Scared fans and families began flooding the exits away from the war zone. I figured we were safe as long as our section didn’t erupt in fury. Plus, I pride myself in never leaving games before the final whistle.

About the same time I was musing my priorities, I began fingering my camera in my pocket with front line footage in mind. Right then a flare was thrown near a field cameraman and another battalion of police, after marching immediately in front of us, scaled the stairs of the section immediately to our left.

In baseball, they call it a pickle. You have to get to the bases (exits), before the opponent (in our situation the mob or the police) tags you (tramples or batons us). So, it was on.

Most of the crowd began taking to the exit tunnel that is the buffer between the outside and inside of the stadium. We followed but hadn’t made it through the tunnel when a few dozen people began sprinting and screaming back towards us. Running away from something.

When you watch movies and see water or fire cascading down hallways, there is always some tiny nook on the side to jump into for safety. In our case, it was the women’s bathroom. Women and children were screaming, panting and holding each other. One chubby teenager was throwing up in the sink, between wiping his tears.

I realized then, how people die at soccer games — they are scared to death. And by that, of course I mean trampled. This was no place to be.
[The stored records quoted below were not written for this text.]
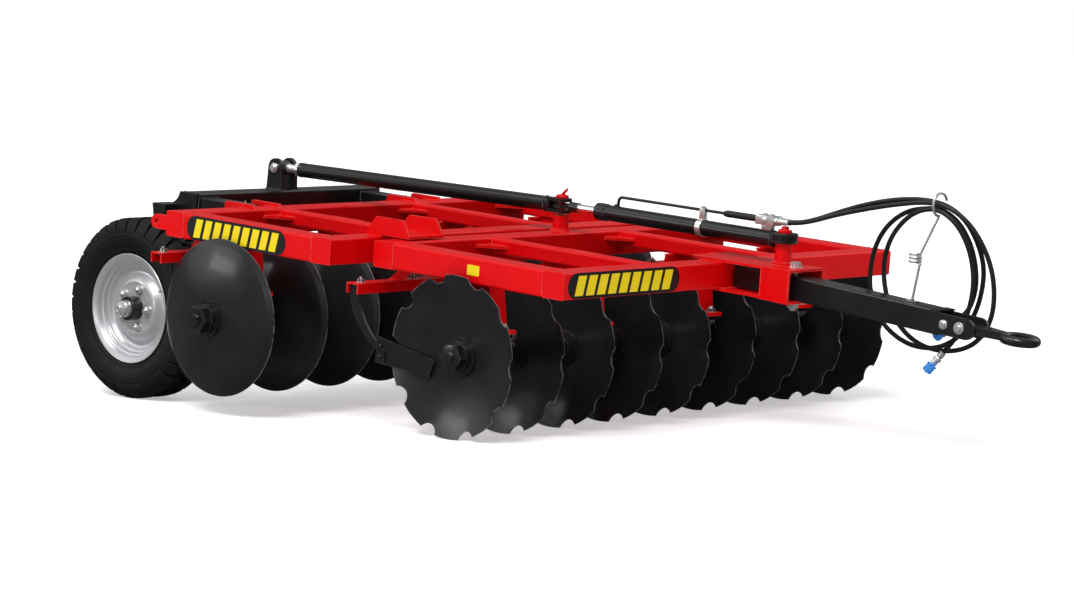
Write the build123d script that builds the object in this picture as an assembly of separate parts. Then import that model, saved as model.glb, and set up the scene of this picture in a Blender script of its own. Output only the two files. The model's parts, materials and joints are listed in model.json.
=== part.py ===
from build123d import *
import math
import os

os.makedirs("parts", exist_ok=True)

# A towed offset disc harrow, in millimetres.
# +X points forward along the tongue, +Y to the machine's left, +Z up.
# Everything is laid out in the machine's own level frame, whose origin lies on the front gang's axis.
# At the end the whole machine is leant nose-down, as it parks on its tyres and its front discs.

# ---------------------------------------------------------------- driving dimensions
# Discs: steel dishes with a flat middle, the front ones notched around their rim.
disc_radius = 305.0
disc_thickness = 6.0
disc_dish = 61.0
disc_flat_radius = 80.0
disc_edge_bevel = 22.0
disc_edge_thickness = 2.0
disc_count = 9
disc_pitch = 285.0
notch_count = 10
notch_radius = 40.0
notch_depth = 27.0

# Gangs: a through axle, spools between the discs, a washer and nut at both ends.
axle_radius = 20.0
axle_bore_clearance = 0.2
spool_flange_radius = 68.0
spool_flange_width = 10.0
spool_waist_radius = 40.0
end_washer_radius = 72.0
end_washer_width = 12.0
end_collar_radius = 56.0
end_collar_width = 16.0
end_nut_width = 92.0
end_nut_height = 36.0
axle_end_length = 14.0
rear_gang_inset = 562.0

# Frames: welded box tube, the slim members shallower than the outer ones.
beam_size = 100.0
beam_wall = 8.0
beam_corner = 10.0
slim_depth = 60.0
inner_width = 60.0
frame_top = 375.0
frame_width = 1985.0
front_frame_front = 490.0
front_frame_length = 953.0
frame_gap = 67.0
rear_frame_length = 913.0
front_disc_inset = 37.0
rear_disc_inset = 15.5
gusset_leg = 90.0
gusset_thickness = 10.0

# Hangers carry the gang bearings under the frames.
hanger_top_half = 85.0
hanger_foot_half = 160.0
hanger_depth = 80.0
hanger_plate = 10.0
hanger_foot_top = 114.0
hanger_foot_thickness = 14.0
hanger_foot_lip = 45.0
bearing_foot_thickness = 14.0
bearing_radius = 62.0
bearing_width = 44.0
running_clearance = 0.08
hanger_bolt_radius = 10.0
hanger_bolt_reach = 135.0
hanger_nut_width = 30.0
hanger_nut_height = 14.0

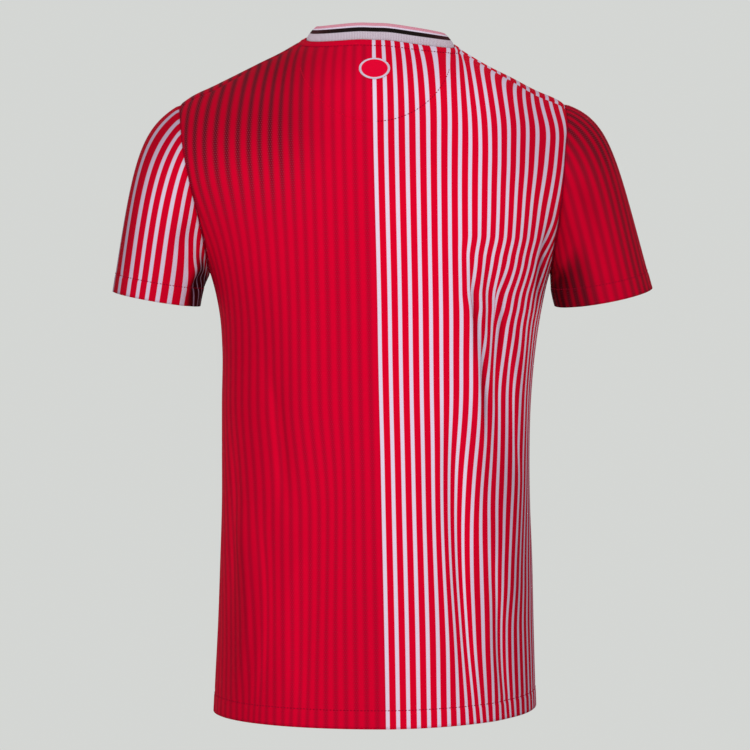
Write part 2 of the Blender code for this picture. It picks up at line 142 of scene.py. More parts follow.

So we picked a point, like you do jaywalking, and dashed towards the nearest exit. On the way up the exit ramp, a group of stone-faced 20-30 year olds were marching back into the stadium. A woman shouted “elles vaim voltar,” or “they’re coming back.”

Outside the stadium, tension was still sky high and sporadic waves of riot police were scanning the crowd from horses, clutching batons and large wooden staffs. Pockets of the crowd outside were arguing with each other and with the police.

We walked through the 110 years of flat lined tradition and passion. Making it onto a bus a few blocks away.

On the bus, the despair drew on. Some of the more subtle reactions ranged from smashing used watermelon wedges on benches to jerseys being turned inside out in shame. Even futebol neutrals seemed down about the whole thing. It’s rare, in Rio, to see literally everyone on a bus frowning.

A day later, every newspaper on every newsstand and every coffee drinker in every snack stand in Rio reacted to Vasco’s bloody Sunday. I imagined it was a sort-of unique riot because the brawl wasn’t between two sets of rival fans. It was a manifestation of the temporary end of the lives of thousands of sports fans.

Whether the police were trying to straightjacket the crowd, to protect them from themselves, is up in the air. A lot of times, looking at the cops faces, its hard not to see a hint or two of enjoyment in beating the rowdy fans.

Vascainos (fans of Vasco), now have to endure an entire summer of torture and taunting from their rivals as they wait for their second division campaign to begin. Which might even turn out to be a more stressful season, because if they don’t finish in the top four next year, they will be stuck in the second division.

I think this is the most difficult part for the fans.

One fan, after we left the stadium, actually tried to kill himself. News stations repeatedly displayed the sight of this Vascaino, dangling his body from the top of the team’s stadium. Vasco’s motto “Força Jovem” written on his shirt faced news cameras.
Right when he was letting go, a few police officers caught his hands.

Needless to say, when I arrived in Brazil, the only direct experience I had with the domestic leagues was what I read about on occasion. Of course, what sticks out in my mind about the South American leagues (Brazil and Argentina in particular) is the unparalleled passion of their fans. More often than is reported, I’m sure, the passion does erupt into violence. Every year, these two leagues lead the recorded fan death tallies in the world. Most of these deaths come from trampling.

This is the first time a team I support has ever been relegated. I gotta say — it’s an ugly sight.

1 comment:

T-craze said...

Very interesting read by your mate Deez. One thing stuck out in my mind as a player when I was watching the highlights in the news vid. The first goal at 45-46 seconds you can get a good perspective of it. WTF was the CB doing! IMO he could have definitely got a foot on it to block the shot. It seemed as if he wanted them to score. I smell scandal.... lol or not and he was just being a douche and letting his fans down.